Making your own pizza sauce is easy and fun! I think it is one of the best things to get your kids to help with while learning how to can along with jams. Kids can always see the benefit of having pizza sauce around. 🙂 I also like to use our pizza making time to help with math. Think of it as a word problem: If we want to eat pizza X times over the year, how many pint jars do we need? Am I sneaky, or what?
Don’t can? No problem! Simply freeze the pizza sauce in freezer bags (remove as much air as possible before sealing) for later use.
This recipe is an adaption of UDSA’s tomato sauce (practically the same thing, right?), but with dried herbs added. This gives it the pizza sauce flavor while still keeping the acid balance. Safety first! I also can pizza sauce in pint jars instead of quarts, as that is a better amount for us to use when it is pizza making night.

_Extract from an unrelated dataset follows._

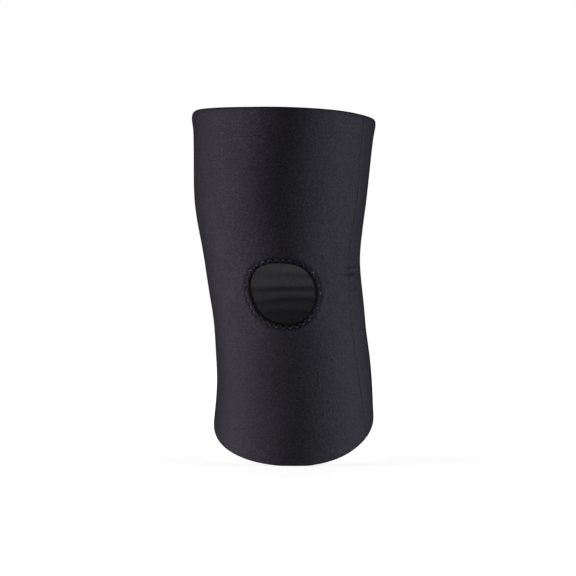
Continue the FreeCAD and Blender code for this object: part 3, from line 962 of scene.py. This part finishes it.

You will need about 3 1/4 pounds tomatoes for each pint of tomato sauce (there is about 53 pounds of tomatoes in a bushel, if you are picking them up at the farmers market). I am giving you the amount, so you can adjust the recipe as needed depending on how many tomatoes you have on hand. This recipe can be multiplied or divided as needed without effecting the quality. The recipe will yield about 6 pint jars of thick pizza sauce.
- 20 pounds tomatoes, preferably a paste variety
- ½ cup dried basil
- ¼ cup sugar, white grape juice concentrate or 3 Tablespoons honey
- ¼ cup dried oregano
- 8 teaspoons canning or kosher salt (do not use table salt)
- 1 tablespoon garlic powder
- 1 teaspoon freshly ground black pepper
- ½ teaspoon crushed red pepper flakes
- 6 tablespoons bottled lemon juice
- Wash tomatoes, remove any bad spots and core. Slice into quarters.
- Put about a pound of tomato slices into stockpot over medium-high heat. Heat to boiling while crushing tomatoes. Continue to add tomato quarters a few at a time, while maintaining the boil. Continue to crush and stir tomatoes as they cook. This will help keep sauce from separating after canning (not a big deal if it does, just stir it in, but it does look prettier!). After the last tomatoes are added to the boiling mixture, crush, and simmer for another 5 minutes.
- Put cooked tomato mixture through a food mill or sieve to remove peels and seeds leaving just the pulp.
- Put tomato pulp back into stockpot with basil, sugar, oregano, salt, garlic powder, black pepper and red pepper flakes. Simmer until desired consistency is reached, stirring often. OR put as much of the puree into a large slow cooker with the spices. Leave the lid off and turn on HIGH. Allow to cook down, adding more of the tomato pulp as you have room. Continue to cook down in the uncovered slow cooker until it is the thickness you like. I reduce the volume by about one-half for a thicker sauce.
- In well cleaned, hot pint jars, put 1 tablespoon bottled lemon juice in each jar. Ladle hot pizza sauce into jars, leaving a ¼" headspace. Wipe jar rim with a damp cloth, put on lid and put on jar band finger tip tight.
- Using a boiling water bath method, process jars for 35 minutes at 0-1,000 ft altitude, 40 minutes for 1,001 - 3,000 ft, 45 minutes for 3,001 - 6,000 ft and 50 minutes for above 6,000 feet altitude.
- To freeze: Allow finished sauce to cool. You do not need to add lemon juice if you are freezing sauce. Taste and adjust seasonings as needed. Package one pint worth of sauce into freezer safe containers with ½" head space. Seal, label and freeze.